-- Instructions for the task --
Quote verbatim every line from the line containing "What bpy script" to the line containing "from mathutils import Matrix, Vector", inclusive of both, and no other line.

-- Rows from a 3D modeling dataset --

########

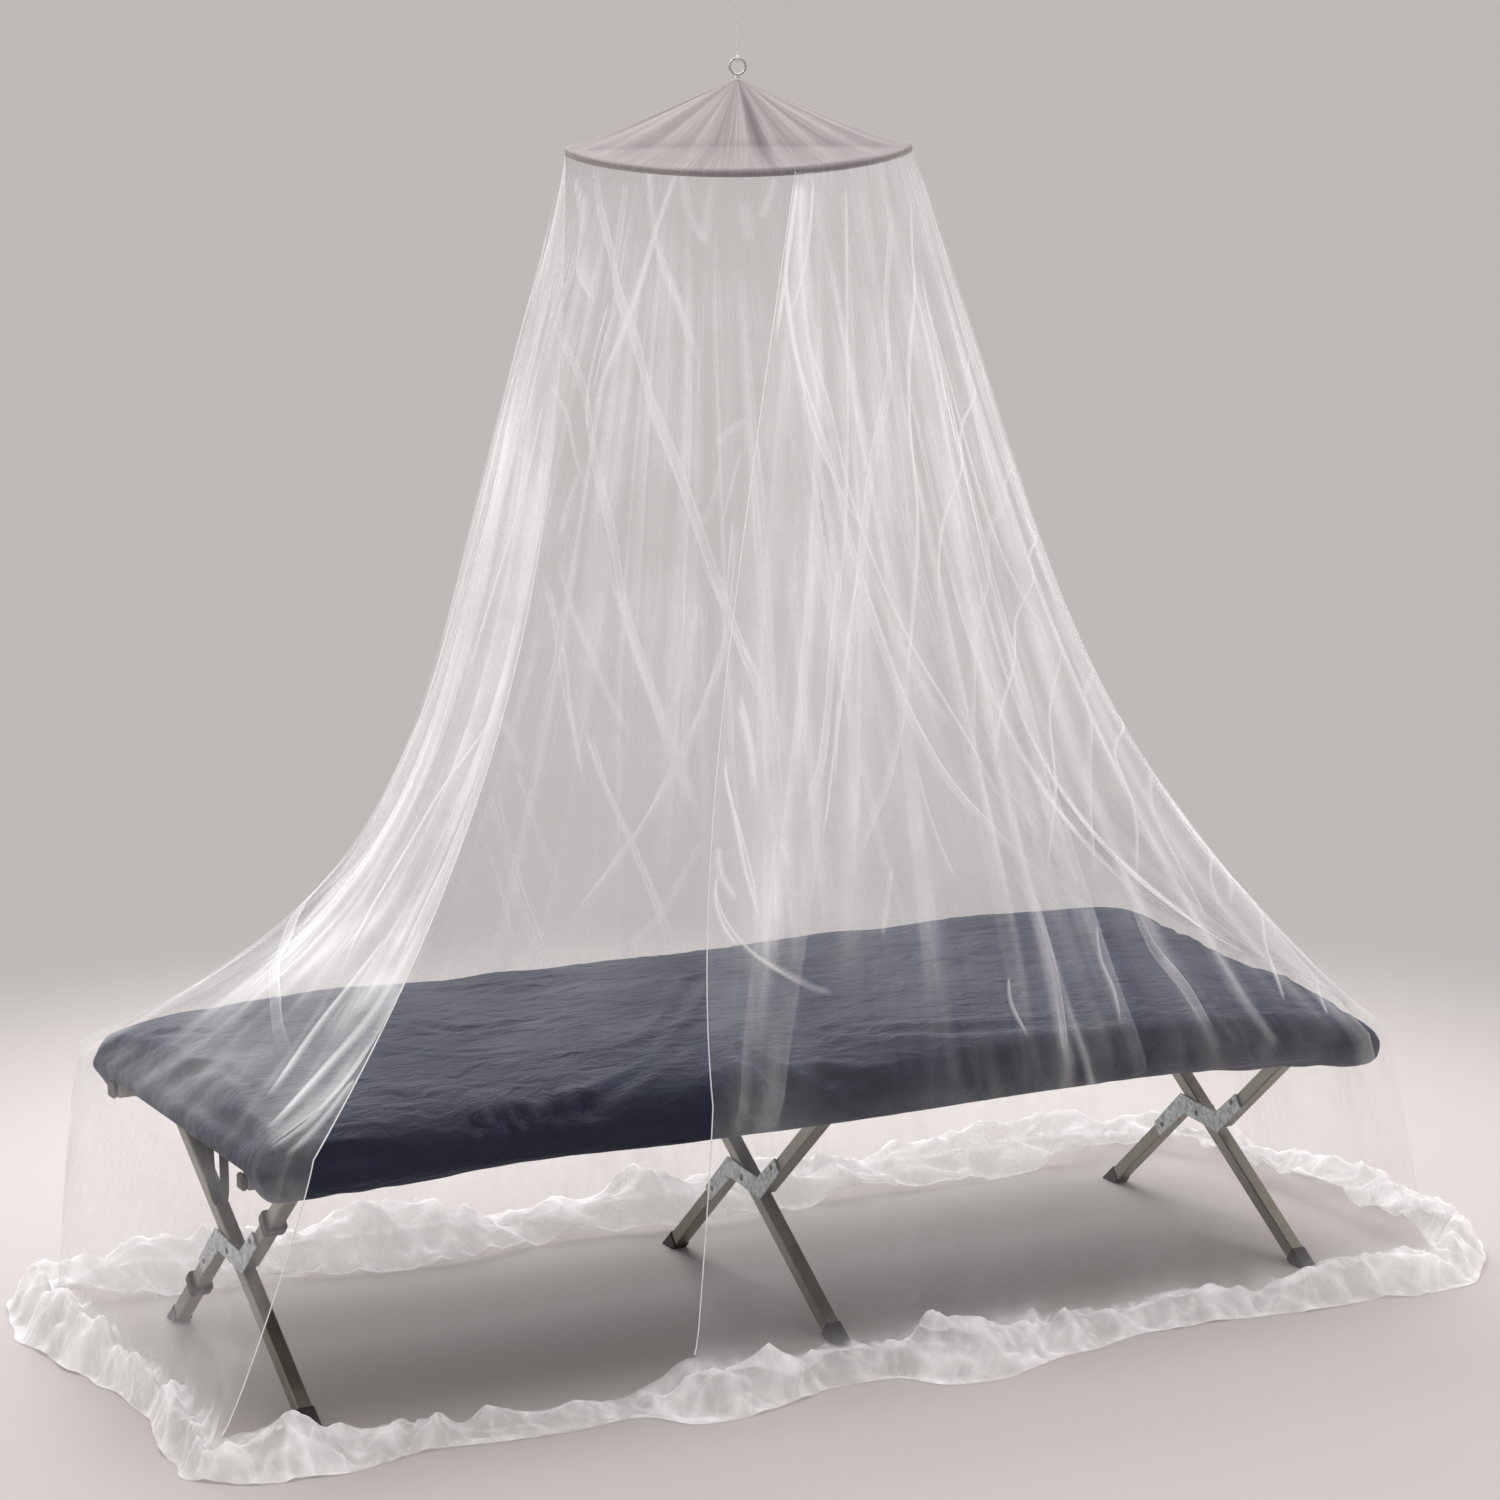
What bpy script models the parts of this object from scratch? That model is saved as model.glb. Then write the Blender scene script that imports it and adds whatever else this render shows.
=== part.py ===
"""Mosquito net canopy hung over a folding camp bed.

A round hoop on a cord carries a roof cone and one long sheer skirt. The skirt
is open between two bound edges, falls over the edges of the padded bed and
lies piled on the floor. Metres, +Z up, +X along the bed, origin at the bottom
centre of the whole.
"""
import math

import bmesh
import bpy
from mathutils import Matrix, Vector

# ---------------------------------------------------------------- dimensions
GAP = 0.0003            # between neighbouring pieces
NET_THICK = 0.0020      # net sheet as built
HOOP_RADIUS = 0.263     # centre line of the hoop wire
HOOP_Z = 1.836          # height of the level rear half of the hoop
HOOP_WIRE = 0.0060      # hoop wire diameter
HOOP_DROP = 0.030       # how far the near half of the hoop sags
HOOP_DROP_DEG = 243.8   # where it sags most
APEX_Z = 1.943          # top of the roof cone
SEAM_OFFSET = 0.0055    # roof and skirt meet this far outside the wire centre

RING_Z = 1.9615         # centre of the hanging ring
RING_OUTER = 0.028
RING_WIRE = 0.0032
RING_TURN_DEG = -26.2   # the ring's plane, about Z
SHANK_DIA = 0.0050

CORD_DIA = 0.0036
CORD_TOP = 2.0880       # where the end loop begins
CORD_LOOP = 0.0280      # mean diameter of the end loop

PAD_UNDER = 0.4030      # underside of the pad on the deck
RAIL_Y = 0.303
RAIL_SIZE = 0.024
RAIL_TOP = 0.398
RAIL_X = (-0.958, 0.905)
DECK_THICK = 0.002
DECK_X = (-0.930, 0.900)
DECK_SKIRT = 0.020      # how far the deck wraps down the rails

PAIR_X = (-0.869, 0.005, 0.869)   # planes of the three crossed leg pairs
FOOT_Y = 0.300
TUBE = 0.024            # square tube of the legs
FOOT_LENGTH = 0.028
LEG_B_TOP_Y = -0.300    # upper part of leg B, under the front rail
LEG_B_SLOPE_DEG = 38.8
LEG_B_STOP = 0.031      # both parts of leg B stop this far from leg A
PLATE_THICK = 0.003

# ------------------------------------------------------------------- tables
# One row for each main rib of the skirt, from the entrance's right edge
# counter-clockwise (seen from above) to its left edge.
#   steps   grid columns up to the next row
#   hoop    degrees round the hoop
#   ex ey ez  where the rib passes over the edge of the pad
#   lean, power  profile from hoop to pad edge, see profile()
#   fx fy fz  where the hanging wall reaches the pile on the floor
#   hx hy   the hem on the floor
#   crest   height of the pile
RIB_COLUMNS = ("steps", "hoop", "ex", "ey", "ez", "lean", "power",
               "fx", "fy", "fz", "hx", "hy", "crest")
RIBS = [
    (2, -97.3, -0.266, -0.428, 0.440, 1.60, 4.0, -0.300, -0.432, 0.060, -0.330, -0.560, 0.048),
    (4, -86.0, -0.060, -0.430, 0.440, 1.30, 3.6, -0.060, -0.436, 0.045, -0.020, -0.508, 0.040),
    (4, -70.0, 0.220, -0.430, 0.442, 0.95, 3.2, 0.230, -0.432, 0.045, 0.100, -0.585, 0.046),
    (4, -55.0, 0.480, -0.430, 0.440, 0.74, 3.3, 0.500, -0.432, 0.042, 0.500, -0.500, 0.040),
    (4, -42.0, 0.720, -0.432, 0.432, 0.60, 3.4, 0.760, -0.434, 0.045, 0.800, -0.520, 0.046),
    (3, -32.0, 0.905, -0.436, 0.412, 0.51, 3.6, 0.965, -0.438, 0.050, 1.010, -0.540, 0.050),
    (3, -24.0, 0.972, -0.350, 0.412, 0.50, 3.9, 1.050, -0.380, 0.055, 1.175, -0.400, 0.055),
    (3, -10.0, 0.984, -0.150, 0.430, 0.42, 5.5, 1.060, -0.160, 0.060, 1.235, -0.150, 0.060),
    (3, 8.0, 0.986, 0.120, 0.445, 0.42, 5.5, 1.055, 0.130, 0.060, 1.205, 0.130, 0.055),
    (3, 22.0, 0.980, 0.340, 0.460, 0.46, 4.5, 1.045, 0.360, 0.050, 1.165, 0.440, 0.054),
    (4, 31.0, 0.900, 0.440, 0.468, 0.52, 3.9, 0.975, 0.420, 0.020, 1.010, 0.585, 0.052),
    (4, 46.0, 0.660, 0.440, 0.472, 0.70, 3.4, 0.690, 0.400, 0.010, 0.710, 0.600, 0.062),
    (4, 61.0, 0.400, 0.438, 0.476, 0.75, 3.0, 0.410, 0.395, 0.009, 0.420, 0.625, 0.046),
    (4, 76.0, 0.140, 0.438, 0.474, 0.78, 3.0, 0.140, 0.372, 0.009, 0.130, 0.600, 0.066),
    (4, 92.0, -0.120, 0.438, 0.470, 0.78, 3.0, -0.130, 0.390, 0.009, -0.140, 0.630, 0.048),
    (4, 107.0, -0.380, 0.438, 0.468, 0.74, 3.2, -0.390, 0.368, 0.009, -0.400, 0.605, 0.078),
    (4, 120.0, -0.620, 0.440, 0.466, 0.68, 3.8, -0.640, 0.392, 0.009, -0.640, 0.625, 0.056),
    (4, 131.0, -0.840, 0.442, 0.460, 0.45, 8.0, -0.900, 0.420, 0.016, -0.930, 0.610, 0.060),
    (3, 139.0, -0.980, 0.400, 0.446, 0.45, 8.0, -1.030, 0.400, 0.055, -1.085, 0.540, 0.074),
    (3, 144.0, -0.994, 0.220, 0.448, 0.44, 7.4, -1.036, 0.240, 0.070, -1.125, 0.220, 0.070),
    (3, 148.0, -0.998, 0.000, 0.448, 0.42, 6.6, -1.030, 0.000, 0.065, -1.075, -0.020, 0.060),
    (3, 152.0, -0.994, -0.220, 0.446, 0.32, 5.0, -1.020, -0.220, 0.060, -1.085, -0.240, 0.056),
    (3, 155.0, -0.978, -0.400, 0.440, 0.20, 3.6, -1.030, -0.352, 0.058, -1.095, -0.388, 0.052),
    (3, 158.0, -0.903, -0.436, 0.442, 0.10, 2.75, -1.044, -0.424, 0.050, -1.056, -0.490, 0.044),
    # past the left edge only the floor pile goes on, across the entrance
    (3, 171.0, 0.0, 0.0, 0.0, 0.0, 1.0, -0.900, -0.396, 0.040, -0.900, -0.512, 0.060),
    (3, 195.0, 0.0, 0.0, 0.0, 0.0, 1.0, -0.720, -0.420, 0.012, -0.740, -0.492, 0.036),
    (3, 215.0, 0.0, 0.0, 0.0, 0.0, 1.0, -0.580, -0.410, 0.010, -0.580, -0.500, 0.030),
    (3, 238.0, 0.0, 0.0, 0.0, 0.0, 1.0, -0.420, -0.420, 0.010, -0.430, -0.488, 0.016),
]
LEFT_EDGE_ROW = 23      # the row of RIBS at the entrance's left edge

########

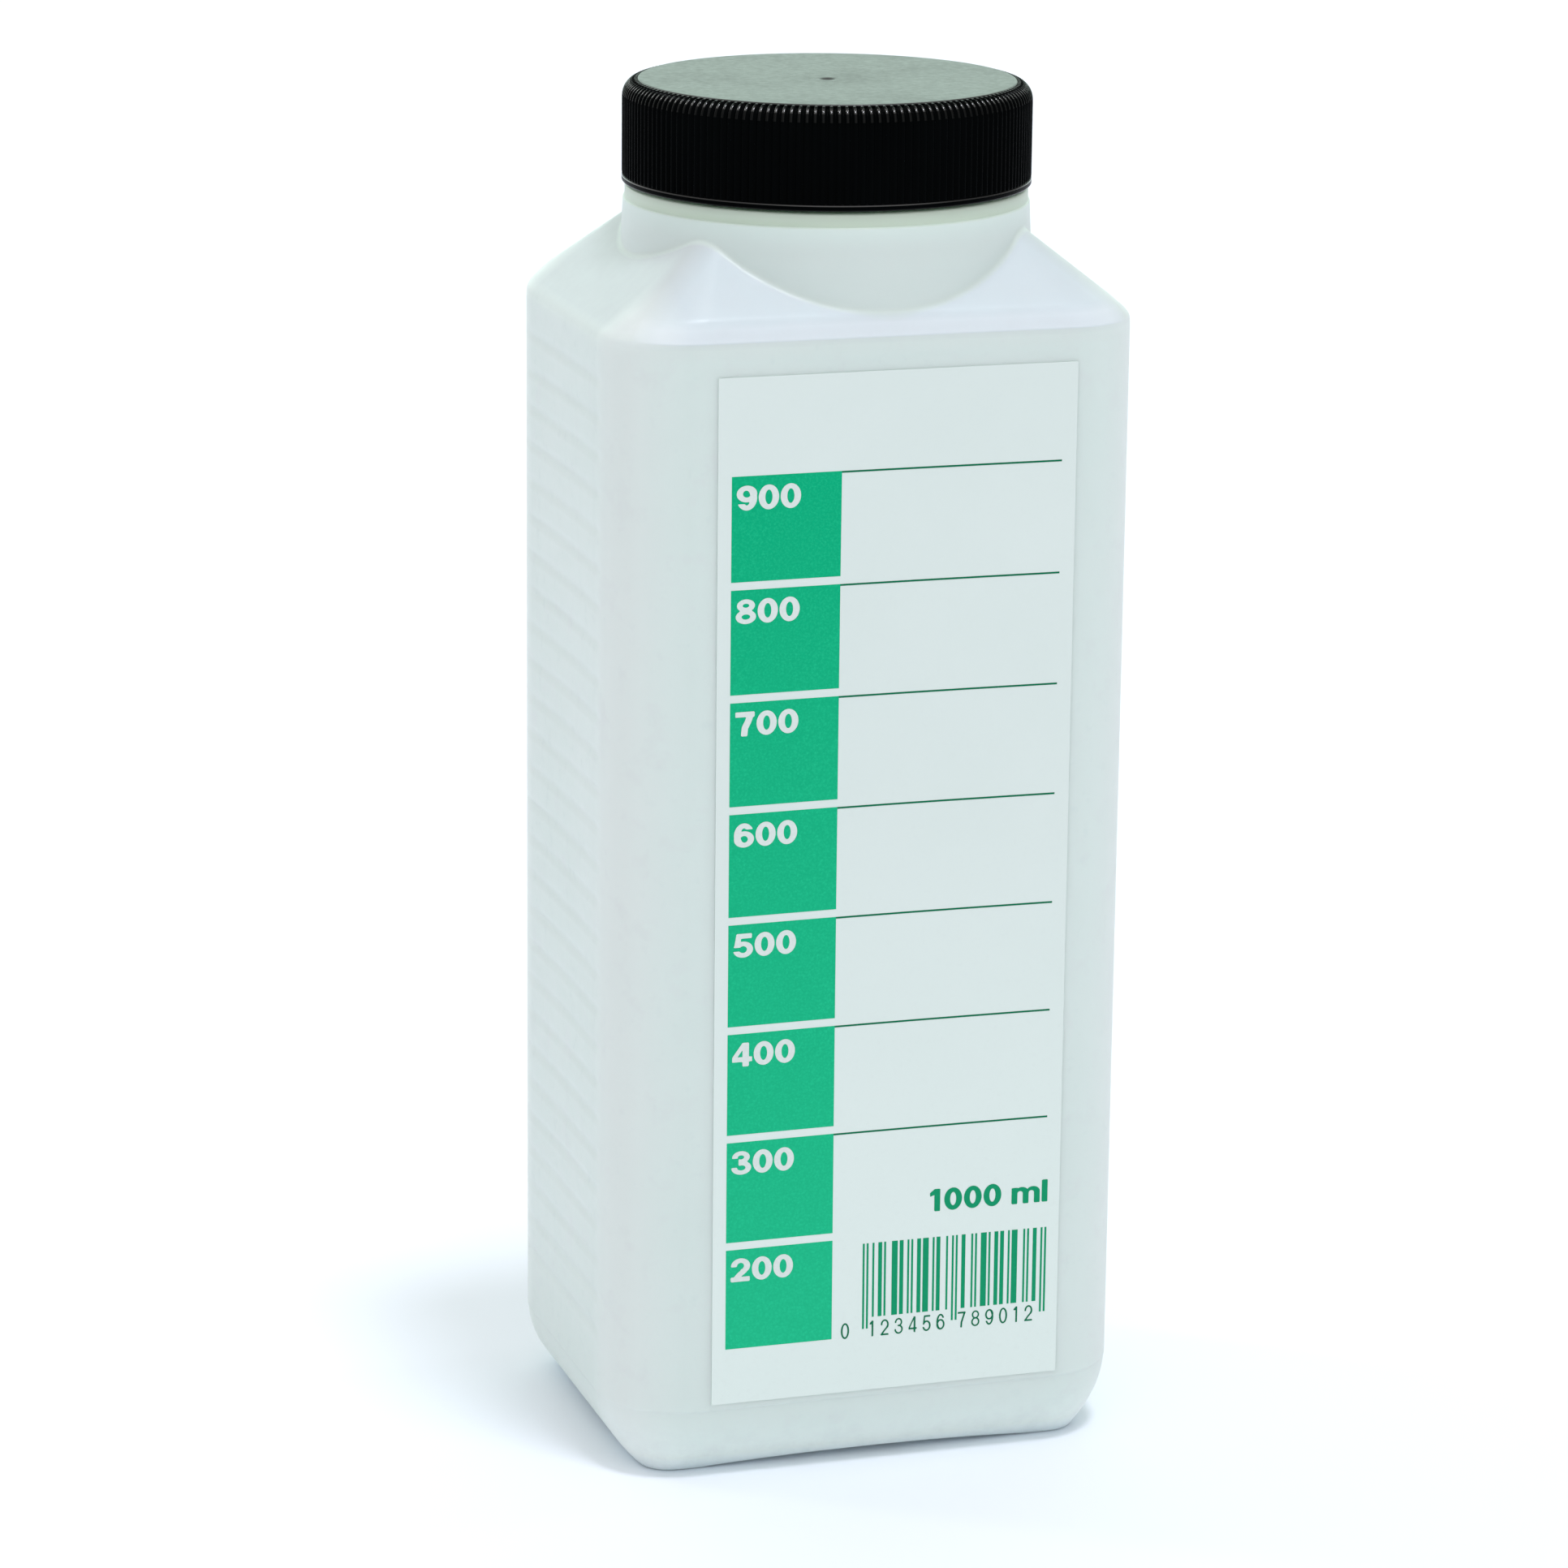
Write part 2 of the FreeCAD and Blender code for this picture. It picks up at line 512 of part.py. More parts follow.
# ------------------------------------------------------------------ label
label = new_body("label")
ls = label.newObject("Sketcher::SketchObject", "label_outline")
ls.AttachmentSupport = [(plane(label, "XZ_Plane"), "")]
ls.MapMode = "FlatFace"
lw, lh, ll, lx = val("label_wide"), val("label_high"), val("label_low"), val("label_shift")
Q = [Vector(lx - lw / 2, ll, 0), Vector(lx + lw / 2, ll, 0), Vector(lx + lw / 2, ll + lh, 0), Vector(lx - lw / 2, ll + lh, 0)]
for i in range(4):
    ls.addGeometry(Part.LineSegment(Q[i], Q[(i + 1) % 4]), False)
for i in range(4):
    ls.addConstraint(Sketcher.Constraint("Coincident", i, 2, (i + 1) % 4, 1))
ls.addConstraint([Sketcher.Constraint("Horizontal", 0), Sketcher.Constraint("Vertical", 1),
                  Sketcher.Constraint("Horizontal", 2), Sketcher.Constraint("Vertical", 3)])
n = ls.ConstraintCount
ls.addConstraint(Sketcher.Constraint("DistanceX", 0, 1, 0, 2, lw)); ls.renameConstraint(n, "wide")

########

-- Answer to the problem --
What bpy script models the parts of this object from scratch? That model is saved as model.glb. Then write the Blender scene script that imports it and adds whatever else this render shows.
=== part.py ===
"""Mosquito net canopy hung over a folding camp bed.

A round hoop on a cord carries a roof cone and one long sheer skirt. The skirt
is open between two bound edges, falls over the edges of the padded bed and
lies piled on the floor. Metres, +Z up, +X along the bed, origin at the bottom
centre of the whole.
"""
import math

import bmesh
import bpy
from mathutils import Matrix, Vector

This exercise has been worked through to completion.